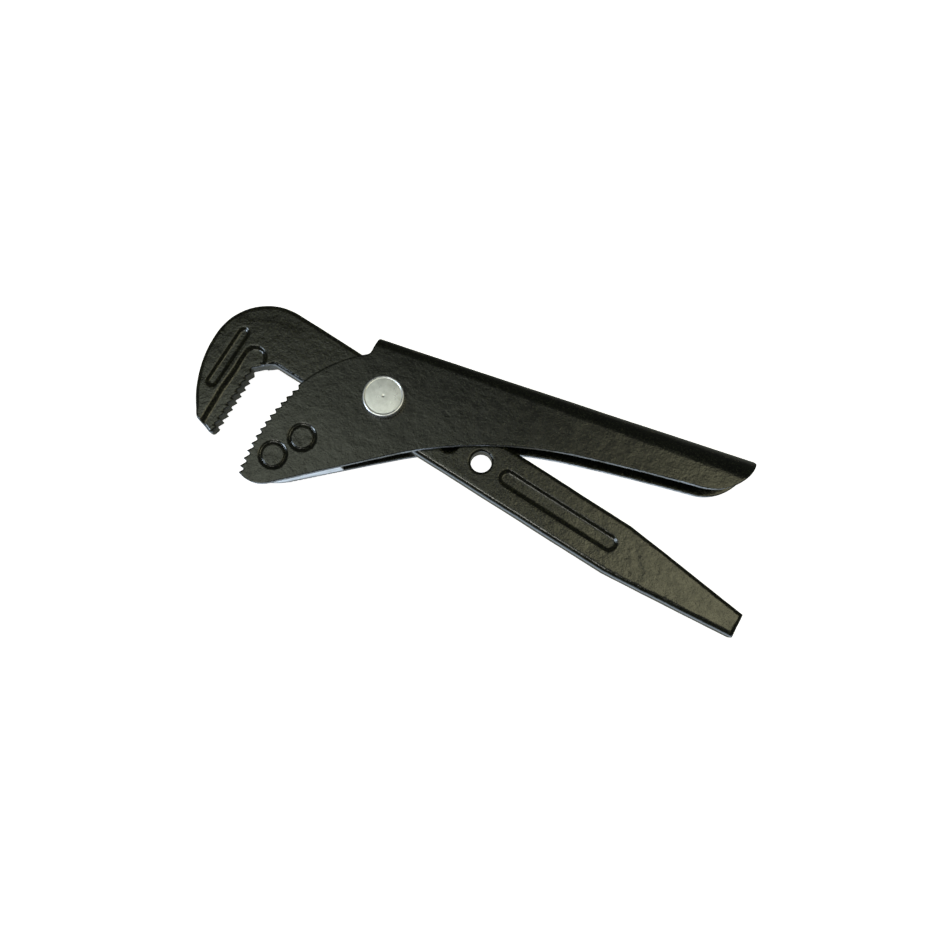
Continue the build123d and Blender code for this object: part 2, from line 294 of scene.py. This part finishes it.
class Graph:
    """Short way to build a material's nodes."""

    def __init__(self, name):
        self.material = bpy.data.materials.new(name)
        self.material.use_nodes = True
        self.nodes = self.material.node_tree.nodes
        self.links = self.material.node_tree.links
        self.shader = self.nodes["Principled BSDF"]
        coordinates = self.nodes.new("ShaderNodeTexCoord")
        self.place = coordinates.outputs["Object"]
        self.normal = coordinates.outputs["Normal"]

    def link(self, source, target):
        """Joins an output to an input."""
        self.links.new(source, target)

    def noise(self, scale, detail, roughness):
        """Noise with features about 1/scale long, in millimetres."""
        texture = self.nodes.new("ShaderNodeTexNoise")
        texture.inputs["Scale"].default_value = scale / MM
        texture.inputs["Detail"].default_value = detail
        texture.inputs["Roughness"].default_value = roughness
        self.link(self.place, texture.inputs["Vector"])
        return texture.outputs["Fac"]

    def ramp(self, source, low, high, start=0.0, end=1.0):
        """Maps low..high of a value to start..end."""
        node = self.nodes.new("ShaderNodeMapRange")
        node.inputs["From Min"].default_value = low
        node.inputs["From Max"].default_value = high
        node.inputs["To Min"].default_value = start
        node.inputs["To Max"].default_value = end
        self.link(source, node.inputs["Value"])
        return node.outputs["Result"]

    def math(self, operation, first, second):
        """One arithmetic step on two values."""
        node = self.nodes.new("ShaderNodeMath")
        node.operation = operation
        for socket, value in zip(node.inputs, (first, second)):
            if isinstance(value, float):
                socket.default_value = value
            else:
                self.link(value, socket)
        return node.outputs["Value"]

    def mix(self, share, first, second):
        """Mixes two colours."""
        node = self.nodes.new("ShaderNodeMix")
        node.data_type = "RGBA"
        sockets = node.inputs[0], node.inputs[6], node.inputs[7]
        for socket, value in zip(sockets, (share, first, second)):
            if isinstance(value, tuple):
                socket.default_value = (*value, 1.0)
            else:
                self.link(value, socket)
        return node.outputs[2]

    def part_y(self, vector):
        """The Y part of a vector."""
        node = self.nodes.new("ShaderNodeSeparateXYZ")
        self.link(vector, node.inputs["Vector"])
        return node.outputs["Y"]

    def edges(self, low, high):
        """1 on sharp convex edges, 0 elsewhere."""
        geometry = self.nodes.new("ShaderNodeNewGeometry")
        return self.ramp(geometry.outputs["Pointiness"], low, high)

    def bump(self, layers):
        """Adds height layers, each (height socket, depth in millimetres)."""
        normal = None
        for height, depth in layers:
            node = self.nodes.new("ShaderNodeBump")
            node.inputs["Strength"].default_value = 1.0
            node.inputs["Distance"].default_value = depth * MM
            self.link(height, node.inputs["Height"])
            if normal:
                self.link(normal, node.inputs["Normal"])
            normal = node.outputs["Normal"]
        self.link(normal, self.shader.inputs["Normal"])


NEAR_BLACK = (0.003, 0.003, 0.002)
# Pale tint of the convex edges: partly wear, partly a painted edge highlight.
WORN_AND_HIGHLIGHT = (0.16, 0.14, 0.10)
BARE_STEEL = (0.72, 0.74, 0.78)
# Lightness of the pale specks: partly random tone of the enamel, partly painted sheen of the orange
# peel.
SPECK_AND_SHEEN_LIGHTNESS = 2.2
SHEARED_BELOW_Y = 8.0


def sheared_edge(graph):
    """1 where the enamel is thin, on the sheared lower edges of the channel's flanges."""
    downward = graph.ramp(graph.part_y(graph.normal), -0.9, -0.75, 1.0, 0.0)
    limit = SHEARED_BELOW_Y * MM
    below_spine = graph.ramp(graph.part_y(graph.place), limit, limit + MM, 1.0, 0.0)
    patchy = graph.ramp(graph.noise(0.3, 4.0, 0.6), 0.35, 0.6, 0.3, 0.65)
    return graph.math("MULTIPLY", graph.math("MULTIPLY", downward, below_spine), patchy)


def enamel(name, olive, gloss, peel, sheared=False):
    """Baked black enamel over steel: mottled olive black with pale specks that are partly painted
    sheen, orange peel, and thin pale edges that are partly wear and partly a painted edge highlight.
    """
    graph = Graph(name)
    # Pale olive of the specks, which are partly random tone and partly painted sheen of the orange
    # peel.
    pale_olive_and_sheen = tuple(SPECK_AND_SHEEN_LIGHTNESS * value for value in olive)
    cloud = graph.ramp(graph.noise(0.09, 5.0, 0.6), 0.38, 0.62)
    grain = graph.ramp(graph.noise(0.5, 4.0, 0.7), 0.42, 0.66)
    speck_and_sheen = graph.ramp(graph.noise(1.3, 3.0, 0.7), 0.46, 0.66)
    tint = graph.mix(graph.math("MULTIPLY", cloud, 0.4), NEAR_BLACK, olive)
    tint = graph.mix(graph.math("MULTIPLY", grain, 0.6), tint, olive)
    tint = graph.mix(graph.math("MULTIPLY", speck_and_sheen, 0.9), tint, pale_olive_and_sheen)
    patchy = graph.ramp(graph.noise(0.5, 4.0, 0.5), 0.4, 0.6)
    # Convex edges lightened in patches: partly wear, partly a painted edge highlight.
    worn_and_highlight = graph.math("MULTIPLY", graph.edges(0.53, 0.62), patchy)
    tint = graph.mix(graph.math("MULTIPLY", worn_and_highlight, 0.5), tint, WORN_AND_HIGHLIGHT)
    rough = graph.ramp(graph.noise(0.35, 5.0, 0.6), 0.3, 0.7, gloss - 0.06, gloss + 0.1)
    if sheared:
        bare = sheared_edge(graph)
        tint = graph.mix(bare, tint, BARE_STEEL)
        rough = graph.math("ADD", rough, graph.math("MULTIPLY", bare, 0.25))
        graph.link(bare, graph.shader.inputs["Metallic"])
    graph.link(tint, graph.shader.inputs["Base Color"])
    graph.link(rough, graph.shader.inputs["Roughness"])
    graph.shader.inputs["IOR"].default_value = 1.5
    graph.bump([
        (graph.noise(0.4, 2.0, 0.5), 0.06 * peel),
        (graph.noise(1.2, 3.0, 0.6), 0.05 * peel),
        (graph.noise(2.6, 2.0, 0.6), 0.03 * peel),
    ])
    return graph.material


def bright_steel(name, light, dull, gloss):
    """Bare bright steel with a fine grain and faint smudges."""
    graph = Graph(name)
    graph.shader.inputs["Metallic"].default_value = 1.0
    smudge = graph.ramp(graph.noise(0.25, 4.0, 0.6), 0.4, 0.7)
    tint = graph.mix(smudge, light, dull)
    graph.link(tint, graph.shader.inputs["Base Color"])
    rough = graph.ramp(graph.noise(0.8, 4.0, 0.6), 0.3, 0.7, gloss - 0.05, gloss + 0.1)
    graph.link(rough, graph.shader.inputs["Roughness"])
    graph.bump([(graph.noise(2.5, 3.0, 0.6), 0.01)])
    return graph.material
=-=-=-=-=
Begin with the first line of the data above and, please, print each line exactly until you have printed the line containing "way to build"; print nothing else.

- **The solution**
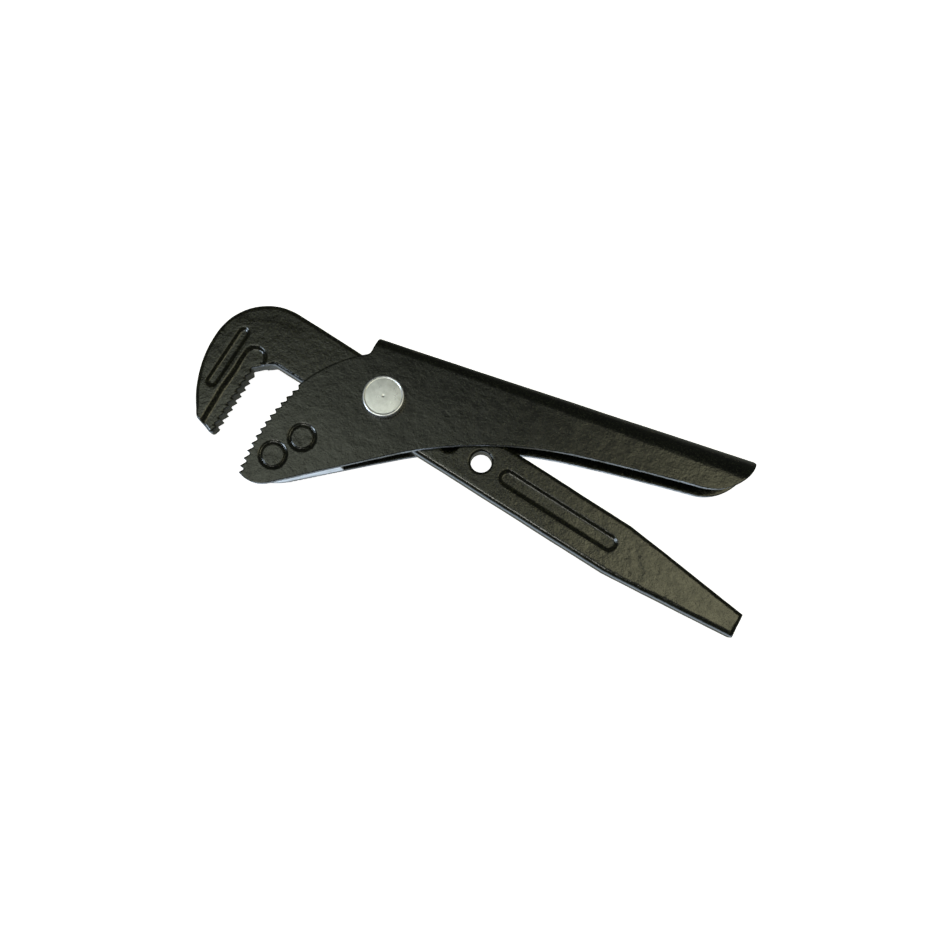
Continue the build123d and Blender code for this object: part 2, from line 294 of scene.py. This part finishes it.
class Graph:
    """Short way to build a material's nodes."""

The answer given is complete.